Shudras and the people of lower castes, our Western scholars and Western-scholars-influenced scholars and intellectuals constantly say, were treated very badly. They were not even allowed to get educated.

If they were never allowed to get educated, how was Valmiki, a Bheel by caste, was not only able to learn Sanskrit, but also write one of the greatest epics in the world?Somewhere in Mahabharata the eldest Pandava brother Yudhishthira comments

The marks of a shudra are found in a Brahmin; but a shudra is not necessarily a shudra, not a Brahmin a Brahmin. In whomever a Brahmin's marks are found, he is known as a Brahmin and in whomever they are not found, him we designate as shudra.

Quoted from Rajiv Malhotra's Battle for Sanskrit.

This is a recurring thought appearing in various ancient Hindu texts, that a person's social attribute keeps changing according to his or her conduct. The one who follows the path of dharma is good and the one who follows the path of adharma is bad.

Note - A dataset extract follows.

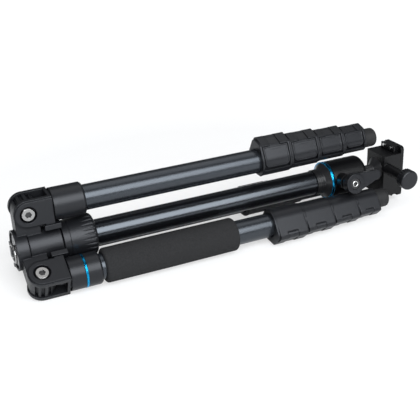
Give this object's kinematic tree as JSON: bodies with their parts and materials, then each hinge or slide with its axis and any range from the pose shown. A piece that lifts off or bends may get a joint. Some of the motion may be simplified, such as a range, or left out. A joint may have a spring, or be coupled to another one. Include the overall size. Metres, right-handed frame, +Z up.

This trait -- what Yudhishthira says above -- is manifest in the biggest villain of the Ramayana, Ravana. He was a Brahmin. He had knowledge equal to 10 Brahmins. But his conduct was villainous, so despite being a Brahmin he turned out to be an asura. Contrary to the secular and Dalit beliefs (I'm using "Dalit beliefs" as a broad terms and I don't mean all Dalits subscribe to such views) that he was of a low caste hence he came to be known as an asura, he was a learned man blessed by Lord Shiva. He built a great empire, but people became so materialistic and arrogant that although they had knowledge and wealth in Lanka, they did not have wisdom.

In fact, whenever there's a battle between righteous humans and asuras it's because asuras are attacking innocent people, killing them, destroying their villages, and being villainous in general. You never come across an instance where asuras are attacked simply for existing.

Had Dalits and low castes been considered asuras and worthy of being slaughtered just for existing, the Ramayana would have been full of such episodes. If it was totally fine to harass the low castes, why turn them into demons and asuras and then bitch about them? Why not just bitch about them for being low castes? Why not say, "Oh, this is a Shudra village and it's our Aryan duty to plunder this village." In Islam, it's religious duty to convert, and if not convert, then plunder, kill, enslave and rape the non-Muslims, the infidels. What stopped Hindus to kill and plunder shudras and low castes as a religious duty? Why first convert them into horripilant rakshasas and demons?

Even vis-a-vis the battle with Ravana, it was Ravana who first abducted Sita. If you say Ravana abducted Sita to avenge disfigurement of his sister Shrupnakha, Shrupnakha was disfigured because she wanted to harm Sita because she thought because of Sita Ram couldn't be enamored by her beauty.

Another noticeable thing is Hanuman. Despite being a monkey, he was accepted as a divine god. After Ram, Hanuman is the most divine character in the epic. If Hindus back then were so stuck up about caste and stature, why would they accept a monkey as Ram's most trusted comrade? And not just Hanuman, Ram's army also had Jamvad, a bear, as a trusted commander.

If Valmiki was hell-bent on bringing in all sorts of animals (Jatayun was a condor) why couldn't he conjure up characters that were lions, elephants, panthers and tigers -- India had plenty of them. It shows what family you were born in and what were your intellectual or physical traits, weren't all that important.

A dhobi -- very low caste -- cast aspersions on Sita and Ram abandoned Sita. He could have easily incarcerated the dhobi instead of abandoning Sita, but he didn't, which shows even a dhobi had the ability to wreck havoc in the life of as powerful person as Ram. You may disagree with Ram's act of abandoning his beloved wife, but that's a personal trait and it has got nothing to do with the way women were treated in the society.

Before dying Ravana blesses Ram. Why would Ram, a relentless, shudra-slaying Aryan, would allow an Ravana, an asur to bless him?

Similarly, Krishna was raised by a cow-rearing family. He was a Yadav, a non-Aryan. Still, he was considered divine by Aryans and Kshatriyas even at that time. If caste lines were drawn so strongly, no matter how divine and prodigious, Krishna would have never been accepted as someone of a high stature. Both Pandavas and Kauravas respected him. It's not a Brahmin or a Kshatriya that reveals the universal wisdom through Gita, it's a Yadav.

Even if he was by birth not a Yadav, recall that he was Kansa's nephew, and Kansa is more vicious an asura than even Ravana. So if it was birth-related, wouldn't that make even Krishna an asura?

I think we desperately need to put some records straight.